The datasets used for evaluation are well known for benchmarking purposes in the machine learning community.

Data sets used and their accuracy from the paper.

Type1 and Type2 methods are implemented on these datasets and then plotted. The X-axis is for the incremental step and the Y-axis shows the prediction accuracy of the model obtained at the end of the corresponding incremental step. Kernel and parameters used are also mentioned.

The accuracy of the incremental method closes follows that of a single-batch model. Table 2 shows that after 10 iterations, the SVM algorithm is able to remember the relevant parts of the data and there is negligible or no drop in the accuracy of this model.
The novelty of this approach is that even after successive steps of discarding redundant examples, the collected set of support vectors still remains a representative set.
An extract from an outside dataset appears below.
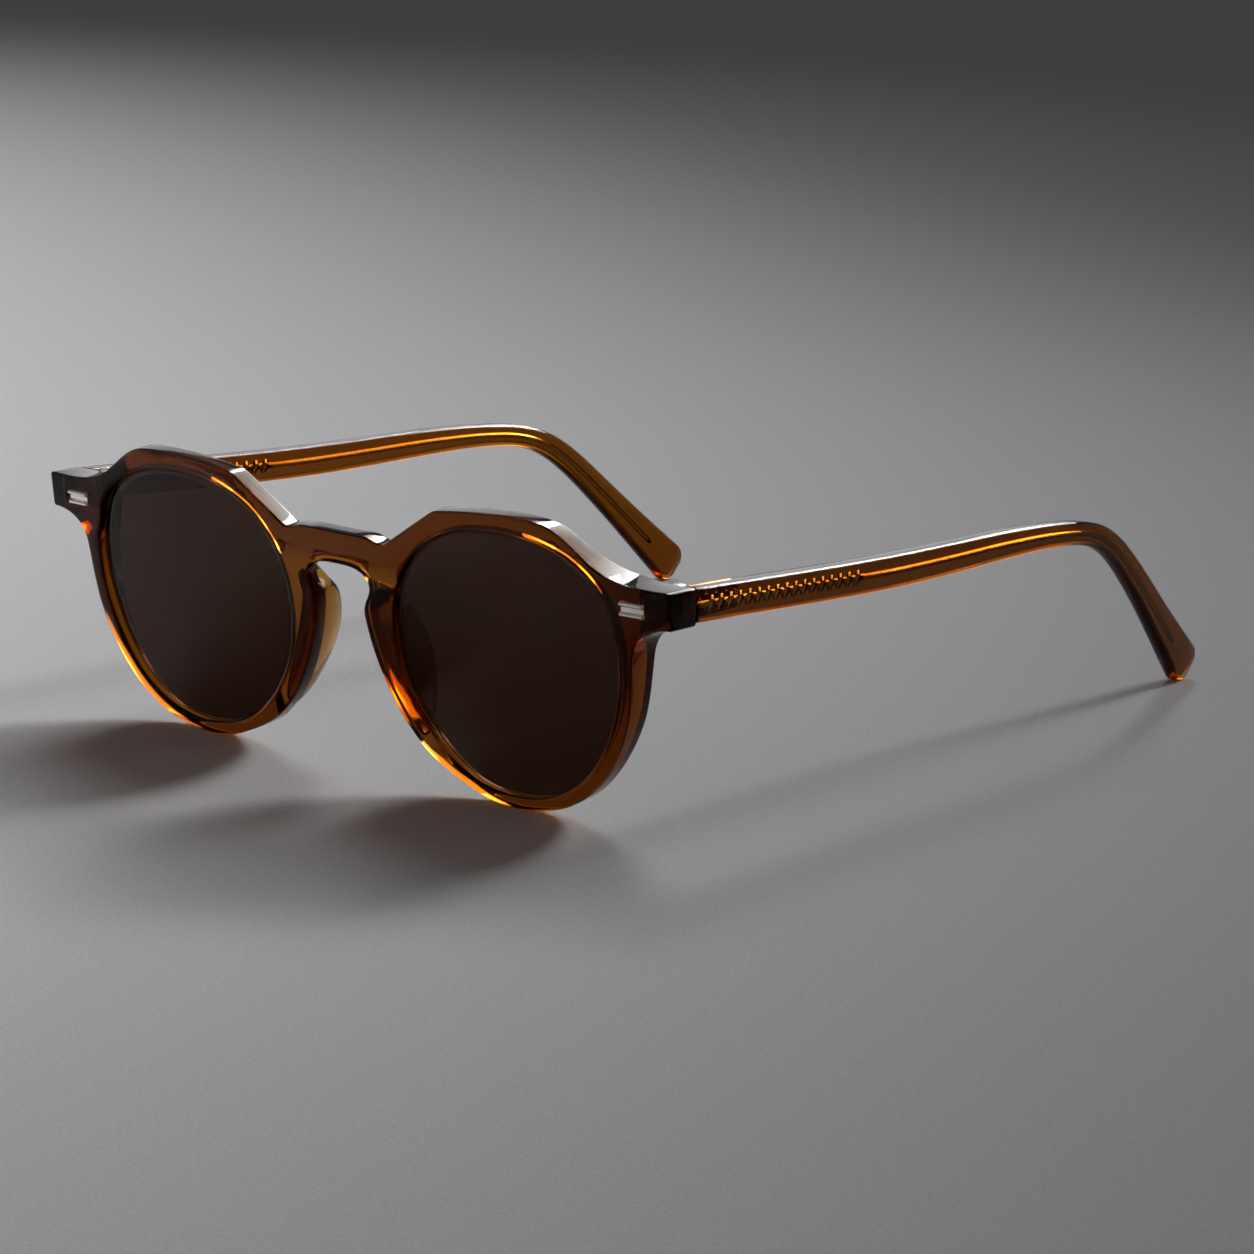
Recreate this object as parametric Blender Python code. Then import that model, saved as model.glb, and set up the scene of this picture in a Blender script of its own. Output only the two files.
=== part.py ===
"""Acetate sunglasses: a keyhole front on two folding temples."""
import bpy
import bmesh
import math
from mathutils import Vector
from mathutils.geometry import delaunay_2d_cdt

MM = 0.001

# Front, in its own plane: x across, v up the leaning face, d back from it.
TILT = math.radians(6.3)
WRAP = 0.0003
FRONT_THICK = 3.4
NASAL_THICK = 2.5
END_BACK_Y = 3.4
END_RAMP = (50.0, 61.5)
EDGE_ROUND = 0.35
HALF_WIDTH = 70.0
END_TOP_V = 39.9
END_BOTTOM_V = 33.95

BRIDGE_TOP = [(0, 39.85), (4, 39.85), (7.6, 39.85), (9.2, 39.35), (10.4, 39.1), (11.3, 39.25)]
BROW = [(21.9, 45.8), (22.5, 46.15), (23.4, 46.35), (29, 47.0), (35, 47.4), (41, 47.5),
        (45.6, 47.15), (48.8, 46.0), (51.8, 44.1), (54.8, 42.1), (58, 40.75), (61.5, 40.05),
        (65.5, 39.85), (HALF_WIDTH, END_TOP_V)]
RIM_OUTER = [(HALF_WIDTH, END_BOTTOM_V), (68.2, 33.85), (66.2, 33.4), (64.6, 32.7), (63.1, 31.5),
             (62.1, 29.6), (61.6, 26.6), (61.0, 22.3), (59.9, 17.8), (57.6, 12.9), (54.4, 8.4),
             (50.4, 4.7), (45.5, 2.0), (40, 0.6), (34.5, 0.05), (29.3, 0.75), (24.6, 2.4),
             (20, 4.5), (16, 7.2), (12.2, 11.2), (9.3, 15.8), (7.3, 20.2), (6.2, 23.6),
             (5.5, 27.2), (5.9, 28.9), (6.8, 30.5), (7.1, 31.8), (6.4, 33.1), (4.7, 34.05),
             (2.4, 34.45), (0, 34.5)]
APERTURE = [(35, 44.6), (27, 43.6), (19.3, 40), (14.1, 34), (12.1, 26), (13.4, 17.3),
            (18.6, 9.4), (26, 4), (35, 2.2), (44, 3.8), (51.8, 9.4), (56.9, 18.2),
            (58.4, 28), (56.2, 36.6), (50.5, 41.7), (43, 44.1)]
APERTURE_CENTRE = (35.2, 23.5)

# Lens held by a ridge in a groove.
GROOVE_FROM, GROOVE_APEX, GROOVE_TO = 0.6, 1.3, 2.0
GROOVE_DEPTH = 0.9
LENS_FRONT, LENS_BACK = 0.7, 2.2
LENS_RIDGE = 0.45
LENS_BULGE = 0.5
GAP = 0.3

# Nose pads, as sections stacked up the rim: v, reach behind the front, flare away from the nose.
PAD_SECTIONS = [(8.6, 3.5, 0.2, 1.2), (10.2, 4.9, 0.5, 2.7), (13, 6.6, 1.1, 3.8), (16.5, 8.3, 1.7, 4.4),
                (20, 9.1, 2.0, 4.6), (23.5, 8.9, 2.0, 4.5), (26.5, 7.9, 1.7, 4.2), (29.2, 6.2, 1.2, 3.8),
                (31.2, 4.7, 0.8, 3.0), (32.3, 3.4, 0.4, 1.6)]

# Hinge: three knuckles on a vertical axis, one hinge each side.
AXIS_X, AXIS_Y = 65.0, 4.95
KNUCKLE_R = 1.3
HINGE_BORE_R = 0.62
SCREW_R = 0.56
HINGE_Z = (34.9, 36.1, 36.25, 37.5, 37.65, 38.8)
LEAF_FRONT = (61.7, 66.5, 2.1, 3.1)
LEAF_FRONT_Z = (34.9, 38.8)
LEAF_TEMPLE = (66.75, 67.35, 5.0, 14.0)
LEAF_TEMPLE_Z = (35.0, 38.7)

# Plaque on each end piece, with two pins behind it.
PLAQUE_X = (60.5, 64.9)
PLAQUE_V = (35.15, 37.6)
PIN_X = (62.4, 64.1)
PIN_R = 0.45
PIN_Z = 36.2

# Temple stations: y, z, height, outer face x, thickness.
TEMPLE = [(3.7, 37.0, 5.3, 70.0, 3.3), (15, 36.35, 5.3, 69.7, 3.3), (28, 35.55, 5.3, 69.3, 3.2),
          (41, 34.8, 5.3, 68.8, 3.1), (54, 34.25, 5.25, 68.4, 3.0), (67, 34.0, 5.0, 68.0, 2.95),
          (80, 33.85, 4.7, 67.5, 2.9), (91, 33.45, 4.3, 67.1, 2.85), (99, 32.8, 4.1, 66.7, 2.8),
          (104.5, 31.9, 4.1, 66.3, 2.8), (109, 30.4, 4.3, 65.9, 2.8), (113.5, 27.8, 4.6, 65.4, 2.8),
          (118.5, 23.7, 4.95, 64.7, 2.8), (124.5, 18.0, 5.4, 63.8, 2.8), (130.5, 12.1, 6.1, 62.8, 2.9),
          (135.5, 7.2, 6.9, 62.0, 3.0), (139.2, 3.6, 7.6, 61.4, 3.0)]
TIP_ROUND = [(0.9, 0.96), (1.6, 0.86), (2.1, 0.66), (2.35, 0.4)]
TEMPLE_EDGE = 0.7

# Core wire inside each temple.
CORE_START_Y = 4.6
RIB_START_Y, RIB_PITCH, RIB_COUNT = 6.5, 2.2, 17
CORE_INSET = 1.35
RIB_HALF = (1.15, 0.48)
ROOT_HALF = (0.8, 0.42)
WIRE_R = 0.55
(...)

The main aim of this paper is to reduce the memory needed to train the model. The next step is to analyze if all the support vectors in our set are really necessary and try to minimize the set as much as possible. The following example was conducted to achieve this:
1. The SVM algorithm was run on the whole dataset D, and the support vector set SV was obtained.
2. SVM was trained on the obtained support vector set SV using 10-fold cross-validation i.e. for 10-fold cross-validation the training set TR and the test set
TE were both obtained from the support vector set SV. The average prediction accuracy of the trained machine on the test set was recorded.

When this experiment was carried out, it was observed that removing even 10% of the support vectors reduced the accuracy of the model significantly.

This means that the set is already minimal and removing further support vectors will lead to loss of vital information about the class distribution. This proves that support vector machines are very good at summarising the original data space into a compact form and the corresponding support vector set formed is a minimal set.

--

--